# Pooh & Bart



## atvchick95 (Sep 17, 2007)

I was in getting some pics of some of the birds - the ones who would cooperate lol 

and in the boy's cage - there are 3 boys but one is Jack and none of his pictures turned out because of how light colored he is, they're either washed out, or too dark 

But I got some nice ones Of Pooh and 2 decent ones of bart 

So here's barts 

Front shot 










his way of telling me he's done with me and for me to be gone 










now for my buddy and baby Even though he isn't a baby any more Pooh 

It almost looks like he's sticking his tongue out LOL 










and a couple of him deciding if he wanted to escape or not 

So far he's still keeping his daddy's "trait" and still has the light patches of where Pearls used to once be 










Who me?
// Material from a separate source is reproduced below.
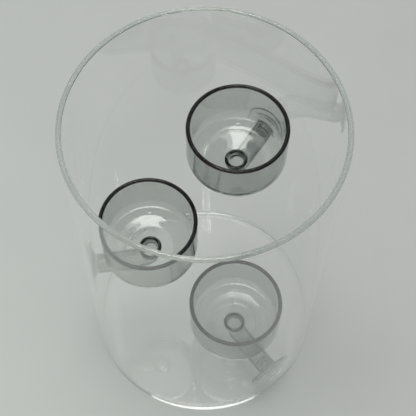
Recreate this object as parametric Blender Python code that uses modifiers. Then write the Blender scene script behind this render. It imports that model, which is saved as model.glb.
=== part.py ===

I wasn't planning nothing Mom I swear 










That's all for now - well for this topic Got some of the other birds to post too in a few


----------



## kimmikefids (Aug 2, 2008)

very cute pics....pooh is such a big boy now!


----------



## atvchick95 (Sep 17, 2007)

Thanks 

yes he is


----------



## xxxSpikexxx (Jul 30, 2007)

Too cute  I like the tongue sticking out picture


----------



## atvchick95 (Sep 17, 2007)

Thanks 

I thought that was cute too not 100% sure if he was sticking his tongue out but it sure does look like it so i'm going with he was - even if he wasn't lol


----------



## Renae (Feb 9, 2008)

Wow, Pooh (LOL love that name) sure has grown since the last time I seen him - can't remember when that even was! they're both cuties.


----------



## atvchick95 (Sep 17, 2007)

Thank you  

ahh it's been a while I think last time i posted his pics he was just loosing his pearls so around 6 months old


----------



## Malorey (Jul 23, 2008)

Aww, such pretty birds!


----------



## atvchick95 (Sep 17, 2007)

Thank You


----------



## Tielzilla (Mar 31, 2009)

very handsome!!


----------



## atvchick95 (Sep 17, 2007)

Thank You


----------



## kikee (Aug 19, 2008)

Nice photos


----------



## Kerry78 (May 25, 2009)

How old is Pooh now ? 

you know Sandy is about 8-9mths old and he's looking an awful lot like Pooh,
Sandy even has white blotches on his head and a ring appearing his wings are blothes of white aswell and theres a pearly chest visible if you get close to him 

I will snap a piccy of him later but imtotally sad cos my baby boy has now grown up,
he has become so affectionate though and loves scritches if I don't give himthese he screams the house down, but when I do he lets me scratch all around his neck his nose and his beak even his tummy and his back it must be a growin up thing cos 3mths ago he wouldn't let me anywhere near him


----------



## Tazzie (Dec 31, 2008)

he's gorgeous, reminds me of micheal.


----------



## Kerry78 (May 25, 2009)

As Promised heres a piccy of sandy


----------



## atvchick95 (Sep 17, 2007)

Sandy is defintly a boy  

Pooh will be 2 years old on August 4 

Pooh is finally a fan of Scritches, took him forever - which amazed me because I hand fed him but none of them Even the babies in there now that are 4 and 5 months old Do not want touched They all want in our faces and know what we're doing but Don't touch LOL 

Pooh now begs for them and he will let you stand there and do it all night long - but he gets mad at me because i can only stand for a few seconds at a time, so our time spent is in intervals lol


----------